The equation is High Standards × High Support = Operator — multiplied, not added. That single property is the load-bearing feature of the entire framework. Additive thinking treats effort as cumulative: grind enough, alone, and you will get there eventually. That model worked in the 1980s when the standard of competence was lower and the disruption cycle was decades long. It does not work in 2026. If either term is zero, the product is zero. A reader with Standards = 9 and Support = 0 produces zero Operator output, period — he is a Solo Operator with a ceiling he cannot see. A reader with Support = 9 and Standards = 0 produces the same zero — she is a well-connected peer-laborer with great relationships. The two terms must rise together. The two terms must rise above zero at the same time. That is the gate.


The Four Properties of Standards

Your standards are the honest inventory of what you will not tolerate from yourself. A standard, in the Operator sense, has four properties:

The Six Components of Support

Your support is the scaffolding around your standards that makes them reachable. Six components. You need at least four functioning above zero for the support term to be meaningful.

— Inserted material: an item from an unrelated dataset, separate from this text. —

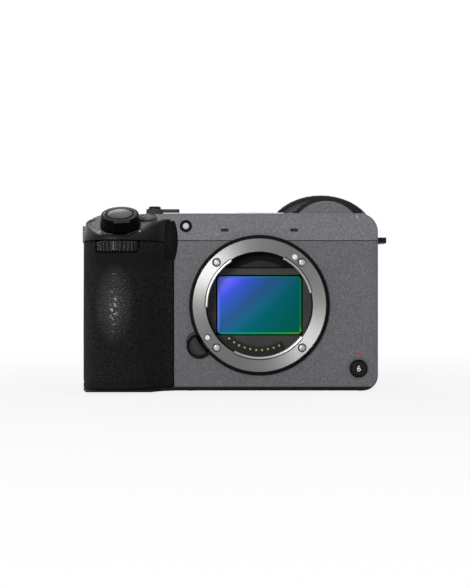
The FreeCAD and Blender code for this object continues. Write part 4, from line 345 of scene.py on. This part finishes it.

Peer. Mentor. Tool. Capital. Deadline. Structure. Most readers, on first audit, have support in the 1-to-3 range. They believe they are at 5 or 6. The gap is the second thing the equation reveals about them.

Read those six again and notice they are not a to-do list. They are six seats — and the table they surround has a name. This is your Circle. The Support term was never a mood you summon or a discipline you white-knuckle in isolation; it is the standing arrangement of people, tools, capital, and structure around your standards. Nobody in this book who scaled did it from an empty room. The Solo Operator’s ceiling is not a talent ceiling — it is an empty Circle. You raise the Support term exactly one way: you fill the seats, and you keep them filled.


Where the Cultural Script Went Wrong

You did not come to this equation a blank slate. You came to it carrying two inherited bugs from the cultural script that raised you. The 1980s and 1990s decided, collectively, that the way to raise good humans was to lower the standards and increase the validation. Self-esteem programs. Trophies for participation. The decoupling of effort from outcome. The forty-year retreat from honest feedback. The same era also decided, in parallel, that independence was the highest form of adult maturity — that asking for help was weakness, that the credentialed knowledge worker should stand alone where the immigrant tradesman’s son apprenticed to a master. The cultural script taught two generations that high agency meant standing alone. It does not. It never did. The Operator with high agency stands inside a structured network of peers and mentors who tell her the truth. That network has a name: the Circle. You inherited the bar that was lowered for you and the independence that isolated you. The Operator’s move is to fix both terms in your own life, this quarter, without waiting for the culture to fix itself.


The Compounding

Raise the Standards term from 3 to 5 in month one and the Support term from 2 to 4 in month one, and your product goes from 6 to 20 — a 3.3x improvement. Raise each term by another point in month two and you are at 30. By month six, raising each term by one point per month puts you at Standards 8, Support 7, product 56 — a 9.3x improvement from where you started. This is not a thought experiment. It is the trajectory I have watched dozens of Operators trace across the last eighteen months. The compounding does the rest. Most readers of this book are sitting somewhere around Standards = 5, Support = 3 — a product of 15. The book’s job is to walk them to Standards = 8, Support = 7, a product of 56. That is a 3.7x multiplier on the same hours, the same intelligence, the same calendar.


Now that you understand the equation and the four classes, let us build your stack.


Chris, by the way, is real — composite in name, real in every detail. The last time he opened an AI tool before the layoff was a Tuesday in September 2025. He asked it to summarize a meeting he could have skipped. He told his wife at dinner that he “used AI now.” You will see him four more times in this book. Each time, ask yourself one question: which line of his audit, on which specific day, would have changed what happens to him next?



Additive thinking gets you replaced. Multiplied thinking makes you indispensable.